* _WHAT NEEDS TO BE DONE_: Below this line is the material. Write out only its lines from the one containing "key = build_key()" through the one containing "import math", both kept, exactly.

* _SOURCE EXCERPT_:
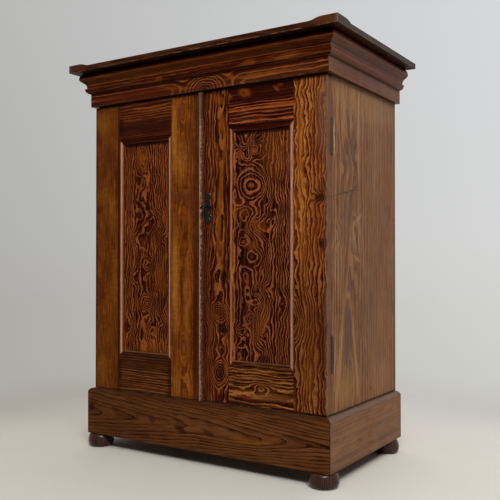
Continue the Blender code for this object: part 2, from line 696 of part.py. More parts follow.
def build_key():
    """A key with a ring bow that lies level, turned a quarter past where it goes in."""
    tip = DOOR_BACK + BOLT_BEHIND_DOOR + BOLT_THICK
    bow = FACE - KEY_BOW_REACH
    start = bow + KEY_BOW_RADIUS
    key = cylinder("key", (KEY_X, (start + tip) / 2, KEY_Z), Y, KEY_SHANK_RADIUS, tip - start,
                   HINGE_SIDES, "iron")
    bpy.ops.mesh.primitive_torus_add(major_segments=24, minor_segments=8, major_radius=KEY_BOW_RADIUS,
                                     minor_radius=KEY_BOW_WIRE, location=(KEY_X, bow, KEY_Z))
    ring = bpy.context.object
    ring.name = "key_bow"
    for group in ring.users_collection:
        group.objects.unlink(ring)
    SHAPES.objects.link(ring)
    ring.hide_render = True
    ring.display_type = "WIRE"
    bit = box("key_bit", (KEY_X, tip - SUNK / 2 - KEY_BIT_WIDTH, KEY_Z - KEY_BIT_THICK / 2),
              (KEY_X + KEY_BIT_REACH, tip - SUNK / 2, KEY_Z + KEY_BIT_THICK / 2))
    join(key, ring, bit)
    return key


def build_keeper():
    """A bent plate on the left door that the lock's bolt shoots into."""
    bolt_high = KEY_Z - BOLT_BELOW_KEY
    bolt_low = bolt_high - BOLT_HEIGHT
    low, high = bolt_low - KEEPER_ROOM, bolt_high + KEEPER_ROOM
    inside = BOLT_BEHIND_DOOR + BOLT_THICK + KEEPER_ROOM
    wall = KEEPER_WALL
    outline = [(TOUCH, low - wall - KEEPER_FLANGE), (TOUCH + wall, low - wall - KEEPER_FLANGE),
               (TOUCH + wall, low - wall), (inside + wall, low - wall), (inside + wall, high + wall),
               (TOUCH + wall, high + wall), (TOUCH + wall, high + wall + KEEPER_FLANGE),
               (TOUCH, high + wall + KEEPER_FLANGE), (TOUCH, high), (inside, high), (inside, low),
               (TOUCH, low)]
    right = -DOOR_EDGE - LOCK_EDGE
    return extrusion("bolt_keeper", outline, at(right - BOLT_THROW - KEEPER_SPARE), at(right), (X, Y, Z),
                     (0, DOOR_BACK, 0), "iron")


# Slide bolt

def build_slide_bolt(case_top):
    """A flat bolt in two guides at the top of the left door, and its notch in the case top."""
    middle = -DOOR_EDGE - SLIDE_INSET
    plate_high = CEILING_LEVEL - SLIDE_PLATE_DROP
    plate_low = plate_high - SLIDE_PLATE_HEIGHT
    face = DOOR_BACK + TOUCH
    half_plate, half_bar = SLIDE_PLATE_WIDTH / 2, SLIDE_BAR_WIDTH / 2
    plate = box("slide_bolt_plate", (middle - half_plate, face, plate_low),
                (middle + half_plate, face + SLIDE_PLATE_THICK, plate_high), "iron")
    bar_front = face + SLIDE_PLATE_THICK + TOUCH
    bar_back = bar_front + SLIDE_BAR_THICK
    wall = SLIDE_GUIDE_WALL
    for number, low in enumerate((plate_low + TOUCH, plate_high - SLIDE_GUIDE_HEIGHT - TOUCH)):
        guide = box(f"slide_guide_{number}", (middle - half_bar - wall, face + SUNK, low),
                    (middle + half_bar + wall, bar_back + wall, low + SLIDE_GUIDE_HEIGHT))
        join(plate, guide)
    cut(plate, box("slide_passage", (middle - half_bar - TOUCH, face + SLIDE_PLATE_THICK, plate_low - SUNK),
                   (middle + half_bar + TOUCH, bar_back + TOUCH, plate_high + SUNK)))

    bar_high = CEILING_LEVEL - SLIDE_BAR_DROP
    bar = box("slide_bolt", (middle - half_bar, bar_front, plate_low - SLIDE_TAIL),
              (middle + half_bar, bar_back, bar_high), "iron")
    knob_z = plate_low + SLIDE_GUIDE_HEIGHT + SLIDE_KNOB_RADIUS + 2 * TOUCH
    join(bar, cylinder("slide_knob", (middle, bar_back + SLIDE_KNOB_REACH / 2 - SUNK, knob_z), Y,
                       SLIDE_KNOB_RADIUS, SLIDE_KNOB_REACH, HINGE_SIDES))

    room = SLIDE_NOTCH_ROOM
    notch_top = bar_high + SLIDE_THROW + room
    cut(case_top, box("slide_notch", (middle - half_bar - room, CASE_FRONT - SUNK, CEILING_LEVEL - SUNK),
                      (middle + half_bar + room, bar_back + room, notch_top)))
    return plate, bar


def build():
    """Make the whole cupboard."""
    build_plinth()
    sides, case_top = build_case()
    build_cornice()

    axes = {}
    doors = {}
    for side, sign in (("left", -1), ("right", 1)):
        stiles, pieces = build_door(side, sign, "gold_pine" if sign < 0 else "dark_pine")
        for level, low in (("lower", DOOR_LOW + HINGE_INSET),
                           ("upper", DOOR_HIGH - HINGE_INSET - HINGE_LENGTH)):
            leaves = build_hinge(side, sign, level, low, stiles["hinge_stile"], sides[sign])
            pieces.append(leaves["door"])
        doors[side] = (stiles, pieces)

    lock_case, lock_bolt, plate = build_lock(doors["right"][0]["meeting_stile"])
    doors["right"][1].extend([build_strip(), lock_case, plate])
    slide_plate, slide_bolt = build_slide_bolt(case_top)
    doors["left"][1].extend([build_keeper(), slide_plate])
    key = build_key()

    for side, sign in (("left", -1), ("right", 1)):
        axes[side] = hang(f"{side}_door_axis", (sign * HINGE_X, HINGE_Y, 0), doors[side][1])
    hang("key_axis", (KEY_X, FACE, KEY_Z), [key], axes["right"])
    hang("lock_bolt_slide", lock_bolt.location.copy(), [lock_bolt], axes["right"])
    hang("slide_bolt_slide", slide_bolt.location.copy(), [slide_bolt], axes["left"])


for old in list(bpy.data.objects):
    bpy.data.objects.remove(old, do_unlink=True)
PIECES = collection("cupboard")
SHAPES = collection("cutters")
build()
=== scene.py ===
"""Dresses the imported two-door cupboard: figured pine, mouldings, ironwork, pale floor, light and camera.

Metres, +Z up, front towards -Y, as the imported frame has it.  Boards take their figure from a model of
how they were sawn: growth rings counted from the heart of the tree, bent by slow drift, curl and eyes.
"""

import math

import bmesh
import bpy
import numpy as np
from bpy.props import FloatProperty, FloatVectorProperty, PointerProperty
from bpy.types import Operator, Panel, PropertyGroup
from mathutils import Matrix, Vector


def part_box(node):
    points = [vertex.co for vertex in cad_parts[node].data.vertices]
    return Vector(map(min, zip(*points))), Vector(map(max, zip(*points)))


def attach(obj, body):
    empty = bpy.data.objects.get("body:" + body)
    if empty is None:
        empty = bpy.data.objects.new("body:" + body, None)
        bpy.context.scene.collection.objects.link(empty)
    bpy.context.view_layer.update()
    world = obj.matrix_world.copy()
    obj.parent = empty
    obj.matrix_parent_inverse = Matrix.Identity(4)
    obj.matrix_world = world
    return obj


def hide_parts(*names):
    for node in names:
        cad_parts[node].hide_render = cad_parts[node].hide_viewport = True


bl_info = {
    "name": "Two-Door Pine Cupboard",
    "version": (1, 0, 0),
    "blender": (4, 5, 0),
    "location": "View3D > Sidebar > Cupboard",
    "description": "Wood, mouldings, ironwork and stage for a two-door pine cupboard",
    "category": "Object",
}

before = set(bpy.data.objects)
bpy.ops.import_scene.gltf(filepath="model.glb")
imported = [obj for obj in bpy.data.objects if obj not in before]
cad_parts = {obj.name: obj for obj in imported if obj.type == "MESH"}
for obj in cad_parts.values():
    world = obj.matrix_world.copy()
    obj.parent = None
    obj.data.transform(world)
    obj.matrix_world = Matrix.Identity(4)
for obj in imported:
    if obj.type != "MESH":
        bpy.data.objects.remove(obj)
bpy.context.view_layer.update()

# Planes and places that the pieces share
DOOR_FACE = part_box("left_hinge_stile")[0].y
CASE_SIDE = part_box("side_right")[1].x
KEY_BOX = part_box("key")
MITRE_GAP = 0.00045     # between two mitred ends
SEAT_GAP = 0.0003       # between two pieces that touch
CREASE = 32.0           # degrees between faces from which an edge is sharp
QUARTER = math.pi / 2
SIDES = (("left", -1), ("right", 1))

# Finishes: name, place, then the light line of a growth ring, the ground and the dark line
FINISHES = {
    "dark": ("Dark pine", "stained doors and cornice",
             (0.500, 0.215, 0.062), (0.092, 0.0122, 0.0028), (0.013, 0.0009, 0.0003)),
    "brown": ("Brown pine", "front of the plinth",
              (0.215, 0.086, 0.026), (0.140, 0.048, 0.013), (0.024, 0.0050, 0.0014)),
    "gold": ("Golden pine", "stiles of the left door",
             (0.340, 0.110, 0.011), (0.175, 0.043, 0.0035), (0.070, 0.010, 0.001)),
    "red": ("Red pine", "outer stile of the right door",
            (0.520, 0.225, 0.036), (0.205, 0.042, 0.006), (0.022, 0.0017, 0.0005)),
    "bead": ("Worn pine", "bead over the meeting edges, where much of the stain is gone",
             (0.700, 0.500, 0.390), (0.210, 0.100, 0.055), (0.040, 0.012, 0.005)),
    "case": ("Case pine", "sides of the case, cornice and plinth",
             (0.430, 0.190, 0.062), (0.235, 0.080, 0.018), (0.105, 0.026, 0.0035)),
    "raw": ("Bare pine", "inside, shelves and back",
            (0.430, 0.300, 0.165), (0.360, 0.235, 0.120), (0.230, 0.130, 0.060)),
    "foot": ("Foot", "turned feet",
             (0.080, 0.024, 0.010), (0.028, 0.0072, 0.0032), (0.009, 0.0018, 0.0010)),
}
TONES = {"light": "light line", "middle": "ground", "deep": "dark line"}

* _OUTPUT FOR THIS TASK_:
    key = build_key()

    for side, sign in (("left", -1), ("right", 1)):
        axes[side] = hang(f"{side}_door_axis", (sign * HINGE_X, HINGE_Y, 0), doors[side][1])
    hang("key_axis", (KEY_X, FACE, KEY_Z), [key], axes["right"])
    hang("lock_bolt_slide", lock_bolt.location.copy(), [lock_bolt], axes["right"])
    hang("slide_bolt_slide", slide_bolt.location.copy(), [slide_bolt], axes["left"])


for old in list(bpy.data.objects):
    bpy.data.objects.remove(old, do_unlink=True)
PIECES = collection("cupboard")
SHAPES = collection("cutters")
build()
=== scene.py ===
"""Dresses the imported two-door cupboard: figured pine, mouldings, ironwork, pale floor, light and camera.

Metres, +Z up, front towards -Y, as the imported frame has it.  Boards take their figure from a model of
how they were sawn: growth rings counted from the heart of the tree, bent by slow drift, curl and eyes.
"""

import math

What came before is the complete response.